● Given exercise: Only the lines from the first one through the line with "scene.collection.objects.link(light)" should be printed, exactly as they appear.

● Available data:
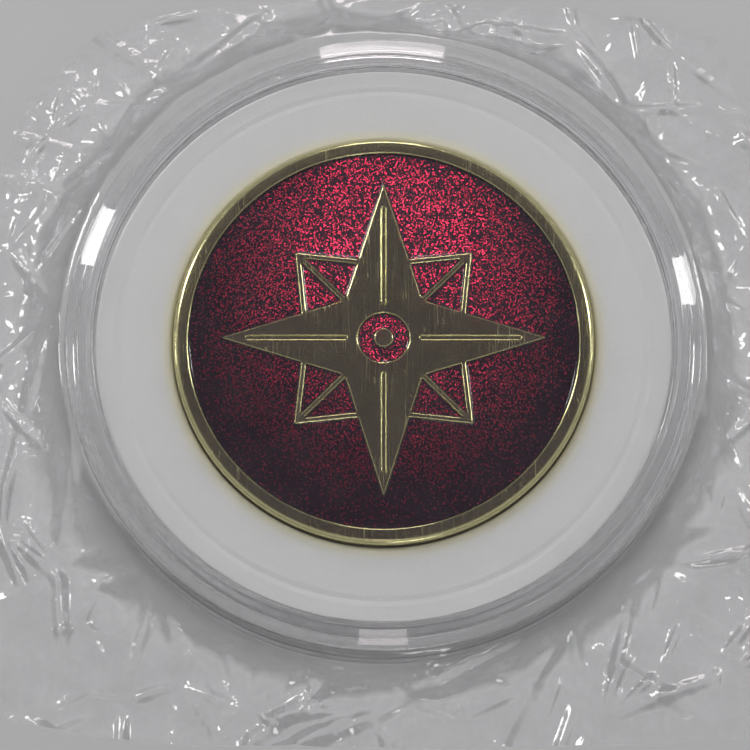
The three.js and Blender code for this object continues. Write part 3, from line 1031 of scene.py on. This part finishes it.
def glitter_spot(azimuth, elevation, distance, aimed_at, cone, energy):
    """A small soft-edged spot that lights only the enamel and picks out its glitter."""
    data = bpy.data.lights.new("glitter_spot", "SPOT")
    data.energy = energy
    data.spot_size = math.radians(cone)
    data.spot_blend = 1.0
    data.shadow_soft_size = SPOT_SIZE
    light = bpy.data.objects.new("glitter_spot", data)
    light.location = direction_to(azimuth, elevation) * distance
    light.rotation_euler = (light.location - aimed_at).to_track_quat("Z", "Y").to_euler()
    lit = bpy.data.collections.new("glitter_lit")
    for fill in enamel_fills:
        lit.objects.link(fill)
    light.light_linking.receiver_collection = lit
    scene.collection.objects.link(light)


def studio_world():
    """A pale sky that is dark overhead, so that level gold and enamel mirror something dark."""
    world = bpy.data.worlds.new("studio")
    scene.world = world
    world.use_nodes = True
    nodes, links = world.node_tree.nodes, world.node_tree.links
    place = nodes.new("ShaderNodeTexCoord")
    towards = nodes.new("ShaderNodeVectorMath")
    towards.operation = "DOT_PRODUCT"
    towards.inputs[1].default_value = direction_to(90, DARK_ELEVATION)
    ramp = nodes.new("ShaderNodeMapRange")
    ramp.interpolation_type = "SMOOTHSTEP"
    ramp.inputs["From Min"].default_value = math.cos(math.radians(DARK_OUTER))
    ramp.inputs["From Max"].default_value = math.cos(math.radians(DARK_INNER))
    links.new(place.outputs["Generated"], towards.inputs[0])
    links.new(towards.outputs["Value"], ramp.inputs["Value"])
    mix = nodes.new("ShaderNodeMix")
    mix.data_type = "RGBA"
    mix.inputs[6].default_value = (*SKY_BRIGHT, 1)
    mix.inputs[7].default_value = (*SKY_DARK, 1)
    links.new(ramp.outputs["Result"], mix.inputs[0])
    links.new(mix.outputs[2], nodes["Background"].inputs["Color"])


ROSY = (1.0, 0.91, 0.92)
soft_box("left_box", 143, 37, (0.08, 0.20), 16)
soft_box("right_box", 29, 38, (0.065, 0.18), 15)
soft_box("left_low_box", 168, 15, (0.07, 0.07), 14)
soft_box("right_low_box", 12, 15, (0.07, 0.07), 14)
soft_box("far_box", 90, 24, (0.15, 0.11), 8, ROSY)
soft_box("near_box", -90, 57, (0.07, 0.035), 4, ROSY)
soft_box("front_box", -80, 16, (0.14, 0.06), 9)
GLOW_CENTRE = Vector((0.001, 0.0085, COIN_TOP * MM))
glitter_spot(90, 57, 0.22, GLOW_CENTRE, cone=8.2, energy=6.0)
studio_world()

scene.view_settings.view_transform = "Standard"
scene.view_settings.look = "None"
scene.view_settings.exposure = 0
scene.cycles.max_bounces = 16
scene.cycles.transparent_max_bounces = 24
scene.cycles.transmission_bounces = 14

● Result:
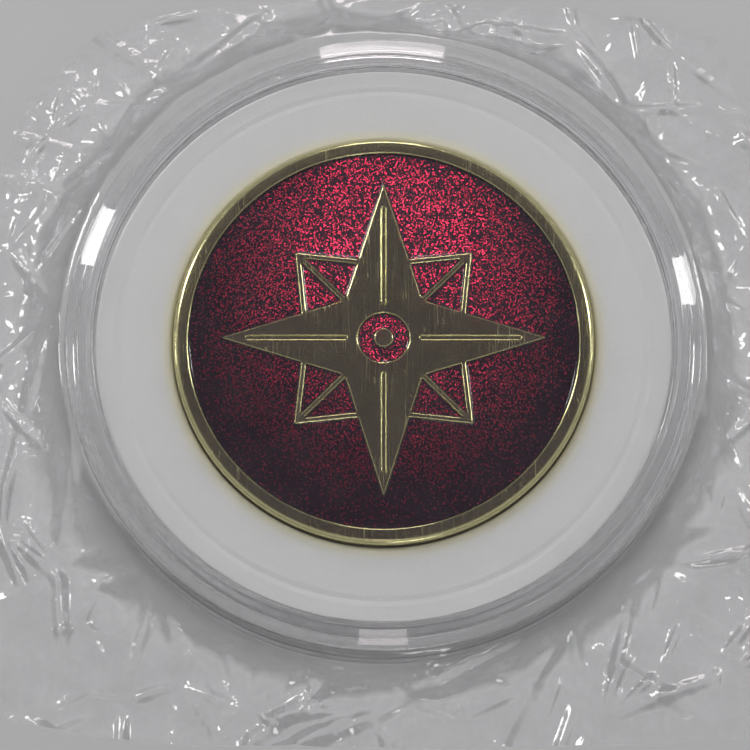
The three.js and Blender code for this object continues. Write part 3, from line 1031 of scene.py on. This part finishes it.
def glitter_spot(azimuth, elevation, distance, aimed_at, cone, energy):
    """A small soft-edged spot that lights only the enamel and picks out its glitter."""
    data = bpy.data.lights.new("glitter_spot", "SPOT")
    data.energy = energy
    data.spot_size = math.radians(cone)
    data.spot_blend = 1.0
    data.shadow_soft_size = SPOT_SIZE
    light = bpy.data.objects.new("glitter_spot", data)
    light.location = direction_to(azimuth, elevation) * distance
    light.rotation_euler = (light.location - aimed_at).to_track_quat("Z", "Y").to_euler()
    lit = bpy.data.collections.new("glitter_lit")
    for fill in enamel_fills:
        lit.objects.link(fill)
    light.light_linking.receiver_collection = lit
    scene.collection.objects.link(light)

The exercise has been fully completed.